Furthermore, investigations into incidents of custodial deaths are conducted by special teams from within the police force itself. This raises serious concerns about the impartiality and independence of the process, as the investigators will be looking into the conduct of fellow officers, no doubt coloured by notions of institutional and rank-and-file loyalty.

Perhaps it is time for police to consider creating an Internal Affairs (IA) Unit – other jurisdictions have had success with this. The unit would have to be staffed by special officers, perhaps graduates recruited at a higher rank and given adequate training. Their incentives and promotions would have to be tied to the successful completion of investigations into police misconduct. Empirical evidence suggests that there is more than enough misconduct to warrant a fairly large unit and the very creation of an IA unit may serve as a deterrent for future misconduct.

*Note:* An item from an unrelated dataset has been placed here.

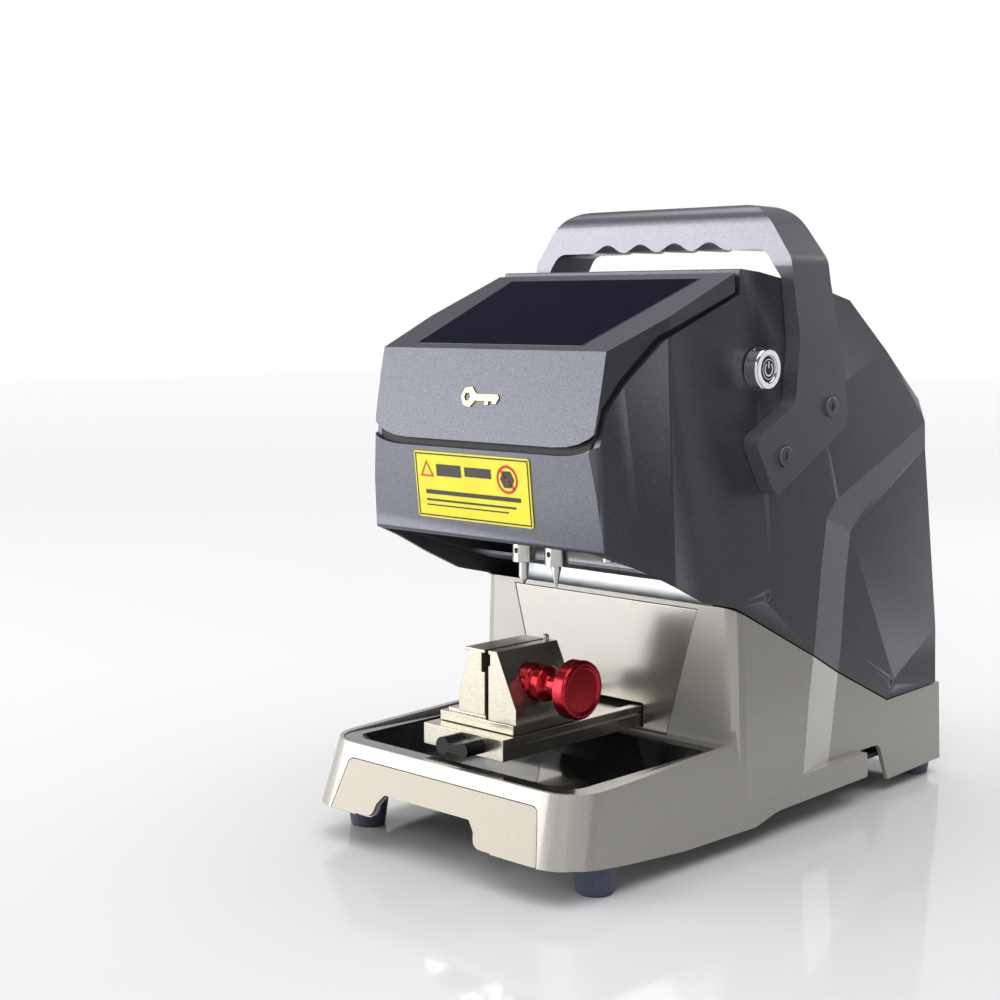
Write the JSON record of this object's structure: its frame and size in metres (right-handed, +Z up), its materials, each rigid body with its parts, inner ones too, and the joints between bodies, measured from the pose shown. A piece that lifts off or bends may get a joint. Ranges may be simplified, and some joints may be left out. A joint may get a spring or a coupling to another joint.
{
  "type": "key duplicating machine",
  "caption": "Bench-top electronic key cutter: covered head with probe and cutter over a sliding key clamp and chip tray, sloping touch screen and carry handle.",
  "frame": {"origin": "the middle of the object's footprint, on the surface that the four feet stand on", "axes": "+X to the right as the user faces the machine, -Y towards the user, +Z up"},
  "size_m": [0.2182, 0.3918, 0.377],
  "materials": {
    "cast_paint": "champagne-silver metallic paint, satin",
    "apron_paint": "warm champagne metallic paint, satin",
    "tray_steel": "dark gunmetal, glossy",
    "panel_plate": "champagne-silver, polished",
    "black_plastic": "moulded black",
    "foot_rubber": "matt navy-grey rubber",
    "graphite_paint": "graphite fine-texture paint",
    "seal_rubber": "matt black",
    "screen_glass": "black-backed cover glass",
    "circuit_board": "green solder mask",
    "gold_plate": "satin gold",
    "label_vinyl": "printed vinyl",
    "handle_plastic": "satin black moulding",
    "screw_steel": "zinc-nickel plated",
    "bezel_chrome": "polished",
    "nickel_steel": "nickel plated, ground",
    "black_steel": "black oxide, ground end",
    "red_anodised": "red anodised, turned",
    "tool_steel": "ground steel",
    "machined_aluminium": "machined",
    "belt_rubber": "neoprene",
    "motor_case": "black painted steel"
  },
  "bodies": {
    "housing": {"base_housing": "cast_paint", "front_apron": "apron_paint", "chip_tray": "tray_steel", "wall_panel": "panel_plate", "base_pan": "black_plastic", "foot_front_left": "foot_rubber", "foot_front_right": "foot_rubber", "foot_rear_left": "foot_rubber", "foot_rear_right": "foot_rubber", "head_housing": "graphite_paint", "head_floor": "graphite_paint", "display_pod": "graphite_paint", "pod_gasket": "seal_rubber", "touch_screen": "screen_glass", "display_module": "circuit_board", "front_badge": "gold_plate", "label_plate": "label_vinyl", "carry_handle": "handle_plastic", "handle_screw_left_1": "screw_steel", "handle_screw_left_2": "screw_steel", "handle_screw_right_1": "screw_steel", "handle_screw_right_2": "screw_steel", "button_bezel": "bezel_chrome", "x_rail_1": "tool_steel", "x_rail_2": "tool_steel", "x_motor": "motor_case", "machine_frame": "machined_aluminium", "y_rail": "tool_steel", "y_motor": "motor_case", "control_board": "circuit_board", "power_supply": "machined_aluminium", "rear_panel": "graphite_paint", "power_inlet": "black_plastic", "usb_port": "bezel_chrome", "fan_frame": "black_plastic"},
    "button": {"button_cap": "black_plastic"},
    "carriage": {"carriage_plate": "nickel_steel", "carriage_bar": "black_steel", "clamp_base": "nickel_steel", "fixed_jaw": "nickel_steel", "y_block": "machined_aluminium"},
    "jaw": {"movable_jaw": "nickel_steel", "stop_pin": "nickel_steel"},
    "knob": {"clamp_knob": "red_anodised"},
    "saddle": {"x_saddle": "machined_aluminium", "z_rail": "tool_steel", "z_motor": "motor_case"},
    "tool_block": {"spindle_block": "machined_aluminium", "probe_holder": "tool_steel", "probe": "tool_steel", "drive_belt": "belt_rubber", "spindle_motor": "motor_case"},
    "spindle": {"cutter_spindle": "tool_steel", "cutter": "tool_steel", "spindle_pulley": "machined_aluminium"},
    "drive_pulley": {"motor_pulley": "machined_aluminium"},
    "x_lead_screw": {"x_screw": "tool_steel"},
    "y_lead_screw": {"y_screw": "tool_steel"},
    "z_lead_screw": {"z_screw": "tool_steel"},
    "fan": {"fan_rotor": "black_plastic"}
  },
  "joints": [
    {"name": "button_press", "type": "slide", "parent": "housing", "child": "button", "axis": [-1, 0, 0], "range_m": [0, 0.0015], "stiffness_N_per_m": 600},
    {"name": "y_screw_turn", "type": "hinge", "parent": "housing", "child": "y_lead_screw", "pos_m": [0.033, 0, 0.05], "axis": [0, 1, 0], "range_deg": [-1350.5, 4050.5]},
    {"name": "carriage_slide", "type": "slide", "parent": "housing", "child": "carriage", "axis": [0, 1, 0], "range_m": [-0.015, 0.045]},
    {"name": "knob_turn", "type": "hinge", "parent": "jaw", "child": "knob", "pos_m": [0.053, -0.135, 0.103], "axis": [1, 0, 0], "range_deg": [-600.5, 1200.5]},
    {"name": "jaw_slide", "type": "slide", "parent": "carriage", "child": "jaw", "axis": [1, 0, 0], "range_m": [-0.0025, 0.005]},
    {"name": "x_screw_turn", "type": "hinge", "parent": "housing", "child": "x_lead_screw", "pos_m": [0, -0.052, 0.23], "axis": [1, 0, 0], "range_deg": [-1800.5, 1800.5]},
    {"name": "saddle_slide", "type": "slide", "parent": "housing", "child": "saddle", "axis": [1, 0, 0], "range_m": [-0.02, 0.02]},
    {"name": "z_screw_turn", "type": "hinge", "parent": "saddle", "child": "z_lead_screw", "pos_m": [0.022, -0.0655, 0.2], "axis": [0, 0, 1], "range_deg": [-5040.5, 0.5]},
    {"name": "tool_slide", "type": "slide", "parent": "saddle", "child": "tool_block", "axis": [0, 0, 1], "range_m": [-0.028, 0]},
    {"name": "motor_spin", "type": "hinge", "parent": "tool_block", "child": "drive_pulley", "pos_m": [-0.05, -0.0905, 0.249], "axis": [0, 0, 1], "continuous": true},
    {"name": "cutter_spin", "type": "hinge", "parent": "tool_block", "child": "spindle", "pos_m": [0.013, -0.1025, 0.2], "axis": [0, 0, 1], "continuous": true},
    {"name": "fan_spin", "type": "hinge", "parent": "housing", "child": "fan", "pos_m": [0, 0.1635, 0.152], "axis": [0, 1, 0], "continuous": true}
  ],
  "couplings": [
    {"joint": "y_screw_turn", "follows": "carriage_slide", "rad_per_m": 1570.8},
    {"joint": "knob_turn", "follows": "jaw_slide", "rad_per_m": 4188.8},
    {"joint": "x_screw_turn", "follows": "saddle_slide", "rad_per_m": 1570.8},
    {"joint": "z_screw_turn", "follows": "tool_slide", "rad_per_m": 3141.6},
    {"joint": "cutter_spin", "follows": "motor_spin", "ratio": 1.5}
  ]
}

What is certain is that none of this will happen until there is political will to clean up the police force. And there will be no political will unless we make our voices heard. This is a test for the public. If we are truly committed to equal treatment before the law, then our outrage over injustice must also be blind to the victims of injustice. We must protest as loudly about the killing of Tharaka Wijesekera, as about the slaying of Lasantha Wickrematunge; we must display the same outrage at the detention of the less privileged and connected young poet Ahnaf Jazeem as we have at that of Hejaaz Hizbullah. Only then will we demonstrate that justice and due process must be for all.